▸ **Work to be completed**: Which lines below hold the word "JSON"? Report each one.

▸ **Dataset**:
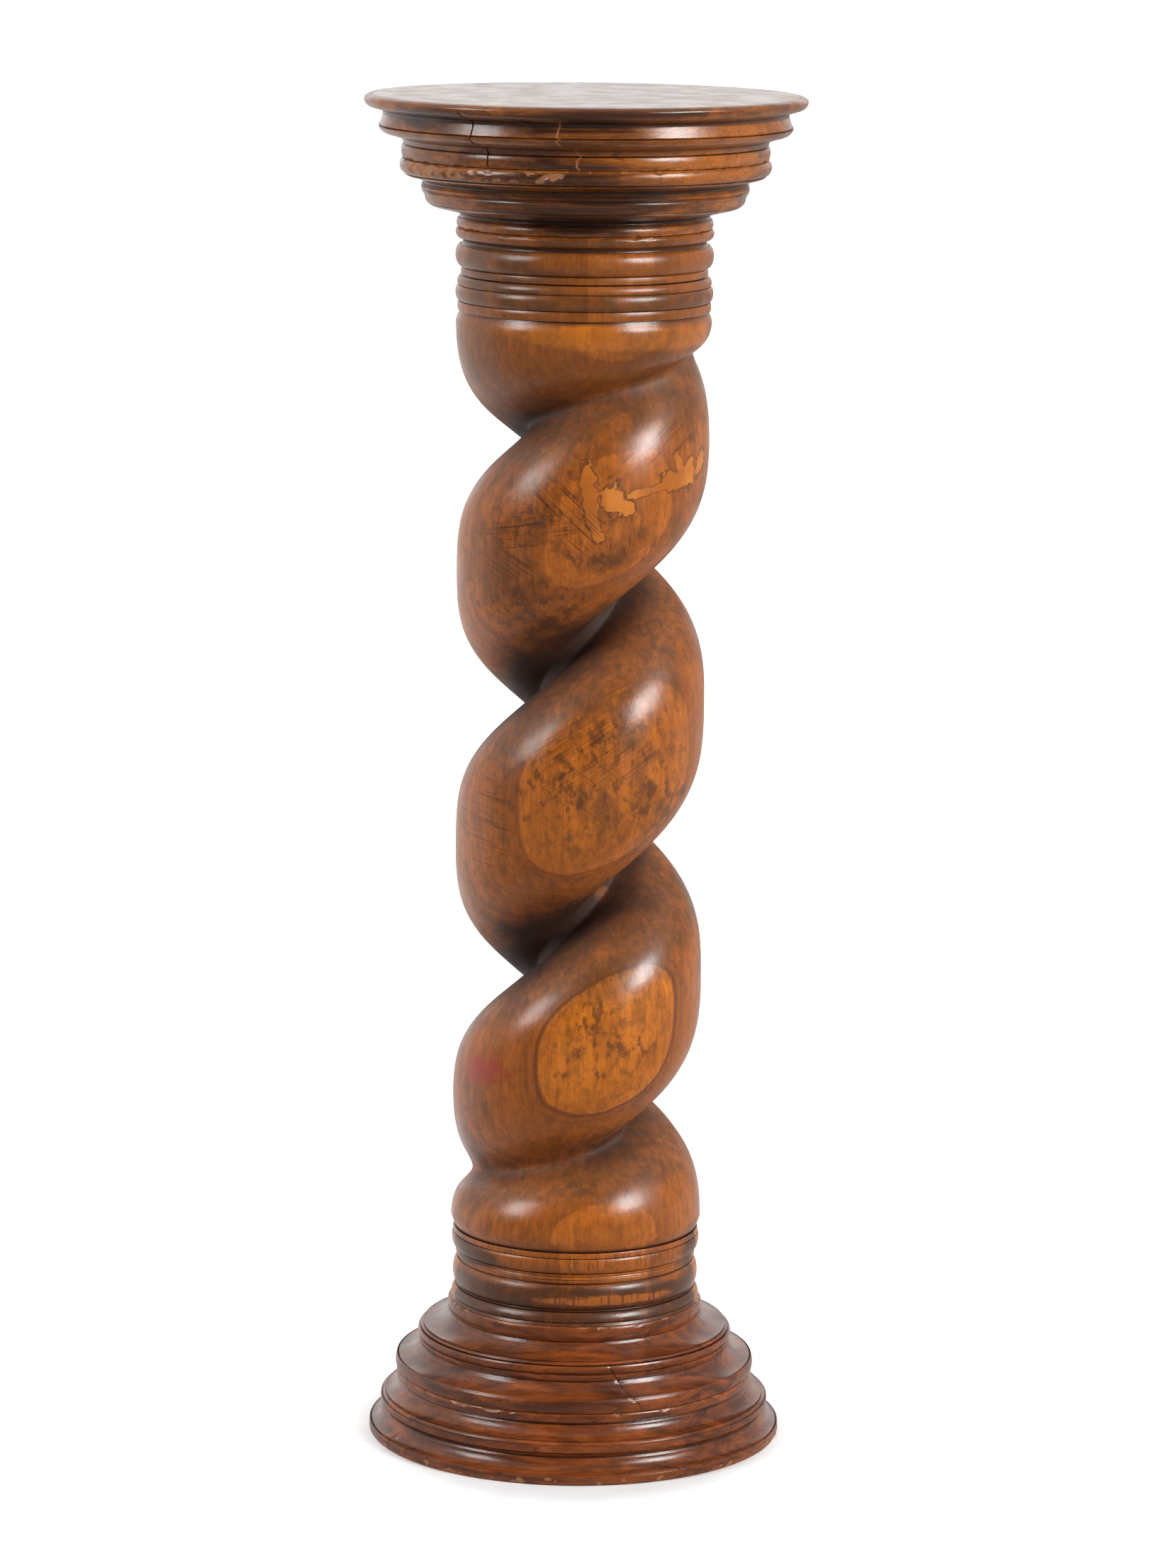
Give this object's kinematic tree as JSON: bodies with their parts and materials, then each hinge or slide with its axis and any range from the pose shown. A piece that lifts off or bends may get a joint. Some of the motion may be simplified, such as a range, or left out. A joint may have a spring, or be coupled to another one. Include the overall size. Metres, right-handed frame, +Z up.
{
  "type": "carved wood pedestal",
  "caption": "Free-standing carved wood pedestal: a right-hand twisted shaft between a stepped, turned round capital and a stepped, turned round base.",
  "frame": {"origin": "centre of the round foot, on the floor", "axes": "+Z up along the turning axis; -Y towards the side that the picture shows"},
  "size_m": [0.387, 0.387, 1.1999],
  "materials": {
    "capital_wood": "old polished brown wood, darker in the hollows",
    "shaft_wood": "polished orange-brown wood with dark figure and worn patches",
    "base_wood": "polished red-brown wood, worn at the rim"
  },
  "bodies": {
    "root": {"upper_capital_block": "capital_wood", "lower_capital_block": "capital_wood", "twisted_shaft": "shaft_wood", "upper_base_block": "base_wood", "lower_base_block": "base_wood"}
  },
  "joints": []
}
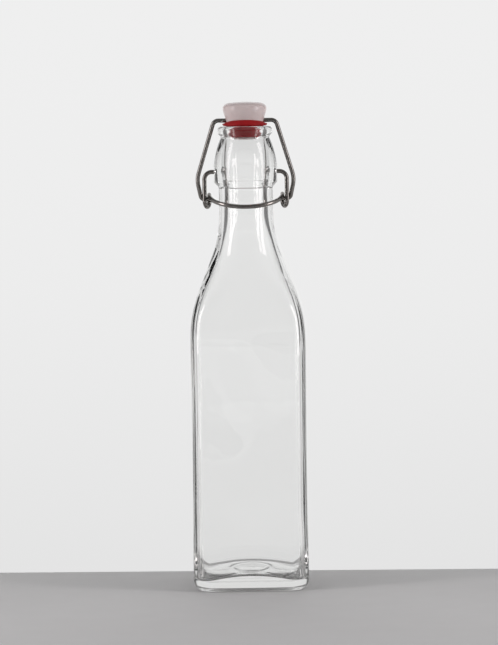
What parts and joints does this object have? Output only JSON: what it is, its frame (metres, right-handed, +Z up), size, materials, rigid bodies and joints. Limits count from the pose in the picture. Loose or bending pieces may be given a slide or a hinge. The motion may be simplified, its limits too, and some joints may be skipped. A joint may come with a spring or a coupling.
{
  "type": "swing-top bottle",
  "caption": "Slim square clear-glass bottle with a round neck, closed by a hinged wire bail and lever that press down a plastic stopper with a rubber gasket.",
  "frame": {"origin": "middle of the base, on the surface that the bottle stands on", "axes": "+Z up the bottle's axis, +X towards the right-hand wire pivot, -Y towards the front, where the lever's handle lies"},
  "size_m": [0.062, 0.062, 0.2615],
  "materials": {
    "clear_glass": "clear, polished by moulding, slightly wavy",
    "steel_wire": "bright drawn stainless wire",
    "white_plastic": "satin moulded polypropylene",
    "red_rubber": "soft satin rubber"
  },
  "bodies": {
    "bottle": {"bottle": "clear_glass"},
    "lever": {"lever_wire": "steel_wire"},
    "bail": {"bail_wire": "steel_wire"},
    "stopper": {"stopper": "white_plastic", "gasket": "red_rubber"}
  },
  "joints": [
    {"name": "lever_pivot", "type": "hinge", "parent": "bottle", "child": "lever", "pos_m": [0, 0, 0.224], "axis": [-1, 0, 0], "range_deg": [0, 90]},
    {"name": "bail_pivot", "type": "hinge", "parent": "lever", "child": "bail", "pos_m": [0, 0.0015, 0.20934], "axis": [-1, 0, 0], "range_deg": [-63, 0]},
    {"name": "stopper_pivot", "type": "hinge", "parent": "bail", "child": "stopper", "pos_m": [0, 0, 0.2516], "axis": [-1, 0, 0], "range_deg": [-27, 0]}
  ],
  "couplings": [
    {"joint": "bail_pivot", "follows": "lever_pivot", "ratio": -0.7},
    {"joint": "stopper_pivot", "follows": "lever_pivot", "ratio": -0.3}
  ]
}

▸ **Answer to the problem**:
Give this object's kinematic tree as JSON: bodies with their parts and materials, then each hinge or slide with its axis and any range from the pose shown. A piece that lifts off or bends may get a joint. Some of the motion may be simplified, such as a range, or left out. A joint may have a spring, or be coupled to another one. Include the overall size. Metres, right-handed frame, +Z up.
What parts and joints does this object have? Output only JSON: what it is, its frame (metres, right-handed, +Z up), size, materials, rigid bodies and joints. Limits count from the pose in the picture. Loose or bending pieces may be given a slide or a hinge. The motion may be simplified, its limits too, and some joints may be skipped. A joint may come with a spring or a coupling.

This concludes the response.